Pina Colada Pie
User Reviews
5
Pina Colada Pie
Description
The Pina Colada Pie features a graham cracker crust pressed firmly into a pie dish, chilled for a firm base. The filling blends softened cream cheese with sugar and rum extract, then folds in well-drained crushed pineapple and shredded coconut for tropical flavor and texture. Light, stiffly whipped cream is carefully incorporated for a fluffy, airy consistency. The pie is chilled to set, allowing flavors to meld and the filling to firm up. The whipped cream topping, maraschino cherries, and optional toasted coconut garnish complete the presentation.
This pie delivers a balance of creamy, sweet, and slightly tangy flavors with tropical notes from pineapple and coconut. The texture contrasts the crumbly, buttery crust with the smooth, fluffy filling. It’s a dessert that pairs well with casual meals or summertime occasions where a cool, fruity dessert is desired.
For proper handling, drain pineapple thoroughly to avoid excess moisture that might loosen the filling. The pie keeps well refrigerated for up to three days when covered carefully to prevent moisture buildup on the surface. Freezing is not recommended as it affects texture and stability.
Ingredients
Crust
- 1 1/2 cup graham cracker crumbs
- 1/2 cup butter salted
- 1/3 cup granulated sugar
Pie Filling
- 1 1/2 cup heavy cream very cold
- 1 tablespoon powdered sugar
- 8 ounces cream cheese softened
- 1/3 cup granulated sugar
- 1 teaspoon rum extract
- 15 ounces pineapple drained well, crushed
- 1 cup sweetened shredded coconut
- toasted coconut optional garnish
- Whipped Cream
- maraschino cherries
Instructions
- In a medium sized bowl, mix together with a fork the graham crumbs, melted butter, and sugar.
- Next, pour the graham crumb mixture into a 9 inch pie plate. Press the mixture into the bottom of the pan and up the sides, then place it in the fridge to chill.
- In a separate bowl, whip the heavy cream with a mixer until soft peaks begin to form, then add the powdered sugar to the cream. Continue mixing until the peaks are stiff. You’ll find the mixture easier to work with if you chill the bowl, cream and beaters. When finished, set the whipped cream aside.
- Pour the crushed pineapple into a sieve and press down to drain the juice, then set it aside.
- In a different bowl, use the hand mixer to beat the softened cream cheese until it’s smooth and creamy. Once smooth, add the sugar and rum extract and continue to beat the cream cheese mixture.
- To the cream cheese mixture, fold in the drained pineapple and coconut. Once combined, gently fold in the whipped cream.

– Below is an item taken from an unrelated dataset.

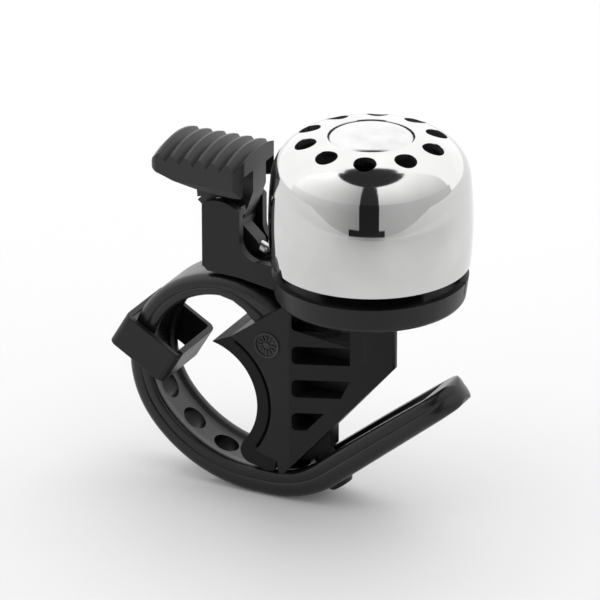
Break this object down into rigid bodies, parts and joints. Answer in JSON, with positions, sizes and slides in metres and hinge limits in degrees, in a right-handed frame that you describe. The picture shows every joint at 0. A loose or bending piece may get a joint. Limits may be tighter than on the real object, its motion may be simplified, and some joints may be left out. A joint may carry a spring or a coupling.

- Pour this finished mixture into the graham cracker pie crust, then let it chill for at least 3 hours. After three hours, add your toppings and serve.
Notes
- Store the pie covered in the refrigerator for up to three days to maintain freshness and texture.
- Use toothpicks to prevent plastic wrap from sticking to the pie surface when covering.
- Do not freeze this pie as the texture and filling stability are compromised.
Nutrition Information
Show DetailsNutrition Facts
Serving: 8servings
Amount Per Serving
Calories kcal
% Daily Value*
| Calories | 568kcal | 28% |
| Carbohydrates | 46g | 15% |
| Protein | 5g | 10% |
| Fat | 42g | 65% |
| Saturated Fat | 26g | 130% |
| Polyunsaturated Fat | 2g | 12% |
| Monounsaturated Fat | 10g | 50% |
| Trans Fat | 1g | 50% |
| Cholesterol | 110mg | 37% |
| Sodium | 327mg | 14% |
| Potassium | 216mg | 5% |
| Fiber | 2g | 8% |
| Sugar | 35g | 70% |
| Vitamin A | 1418IU | 28% |
| Vitamin C | 5mg | 6% |
| Calcium | 83mg | 8% |
| Iron | 1mg | 6% |
* Percent Daily Values are based on a 2,000 calorie diet.